Note: This article, sadly, isn’t on the Art of Manliness website. It’s great, though, and relevant to a discussion I was having earlier. Is it wrong to post one of the few book-exclusive Art of Manliness articles? Maybe, but I think it’ll be alright. If anything it should convince you to buy the book yourself.
One last thing - you’d be silly to think this only applies to men. It’s all good advice, though the relative usefulness depends on your situation - which includes the gender of your friend. Some people don’t like being grilled for information, others will be more than happy to talk. Go with what works, and recognize when you’ve stopped being helpful.
If you see your buddy going through a rough patch in life, it’s only natural to want to offer some advice on how to remedy the situation. But helping a man friend with a problem can be a sticky situation; men don’t like heart-to-hearts, they’re often too prideful to ask for help and a marathon of watching Sex and the City reruns and eating pints of Ben and Jerry’s won’t soothe their troubles. So when helping your friend with a problem, you must walk softly and carry a fishing pole.
Go do something together. Men tend to be uncomfortable with baring their souls. So instead of sitting your friend down and gazing into his eyes, go jogging, take him fishing or bowling, or play some pool. It’s easier to unburden yourself when you’re sitting looking outward, instead of face-to-face. In between fishing casts, ask your friend about his problem.
Get the facts. Before you can successfully help someone, you need to know all the facts about the problem. Harness your inner news report by asking who, what, when, where and why questions. And make sure you listen attentively while your friend speaks.
Enable your friend to discover the solution himself. Men are most likely to follow through with something if they feel like they thought of the idea themselves. And oftentimes a man simply needs to be able to think out loud to come up with the answer to his troubles. Therefore your job as a friend is to act as a facilitator. After you hear your friend’s problem, ask him very nonchalantly, “So what do you think you can do to fix your situation?” Usually he’ll start listening some things. When he says something that you think would be particularly effective, let him know and explore the idea further.
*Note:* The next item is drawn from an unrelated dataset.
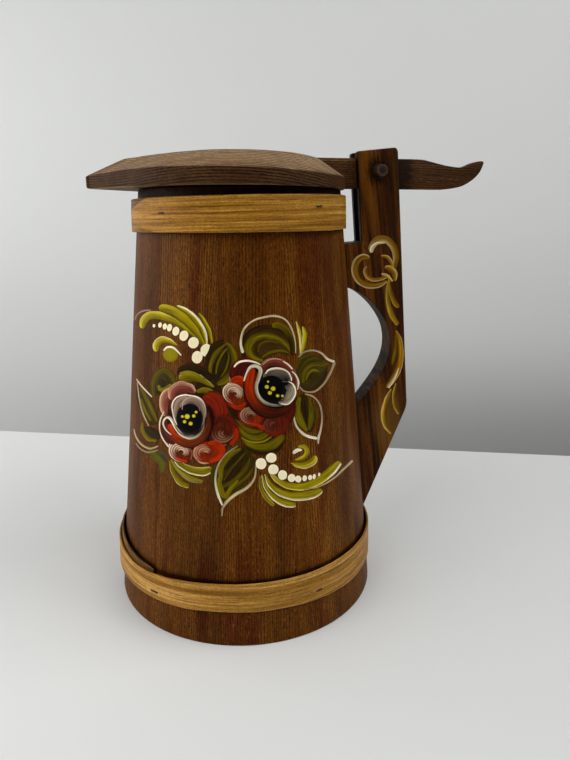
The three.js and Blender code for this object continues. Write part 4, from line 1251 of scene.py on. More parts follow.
def paint_flowers():
    p = Painting(barrel_points, (120, 290, 370, 530))
    S, B = p.stroke, p.blob

    # --- the fan of strokes and the string of dots, upper left
    S([(134.8, 320), (137.5, 314.5), (143, 311), (151, 310)], [1.0, 1.4, 1.5, 1.0], [(0, over(PALE, (100, 74, 52), 0.3)), (1, over(PALE, (100, 74, 52), 0.5))])
    S([(142.6, 328.5), (143.8, 321), (150, 315.8), (161, 316), (176, 321.5), (190, 331), (200, 340.5), (206.5, 348.5)], [4.6, 8, 8.4, 8, 7, 6, 4, 1.4],
      [(0, CREAM), (0.08, YELLOW), (0.3, LIME), (0.8, over(LIME, OLIVE, 0.7)), (1, MOSS)])
    S([(158.5, 308), (168, 309.5), (179.5, 315.5), (191, 325), (200, 336.5), (206.5, 348)], [6.5, 9.5, 10, 9, 7, 1.8], [(0, LIME), (0.2, LIME), (0.6, over(LIME, OLIVE, 0.4)), (0.8, OLIVE), (1, MOSS)])
    S([(177, 306), (187, 311.5), (196.5, 320.5), (203.5, 332.5), (207, 347)], [3.0, 5.5, 6.8, 6, 1.6], [(0, WHITE), (0.14, over(WHITE, CREAM, 0.4)), (0.26, CREAM), (0.42, LIME), (0.8, OLIVE), (1, MOSS)])
    S([(198.5, 313), (204.2, 321), (209, 331.5), (212, 343.5)], [1.6, 3.6, 4.4, 1.6], [(0, YELLOW), (0.3, LIME), (0.7, OLIVE), (1, MOSS)])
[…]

Ask him if he wants your advice. If helping them figure out their own solution isn’t going anywhere, ask your friend if he would like some advice. By asking before you jump into the ray, you respect your friend’s manly pride. If they say no, then it’s no great shakes. Just keep fishing or bowling and let your friend know you’re always willing to talk about it in the future. Don’t bug him about it; that’s the man code.
Don’t preach. Men hate being preached to. Don’t put off a smug vibe that makes your friend feel you think you’re better than him for being in this pickle. Skip the patronizing sermon of “shoulds” and “musts”; instead offer suggestions. Say, “This is what I would do if I were in your situation,” “You could try doing X,” or “I once had a similar problem and here’s how I handled it.”
Give ‘em some straight talk. Men don’t like to be preached to, but they do appreciate a justified kick in the pants. If your friend’s been a dunderhead, then you need to call him on the carpet. Talk to him respectfully and honestly, man to man. Sometimes you have to tear a man down to bring him back up.
Naturally the specific situation should determine your approach. If the problem is more sensitive, like his girlfriend cheating on him, be more sympathetic.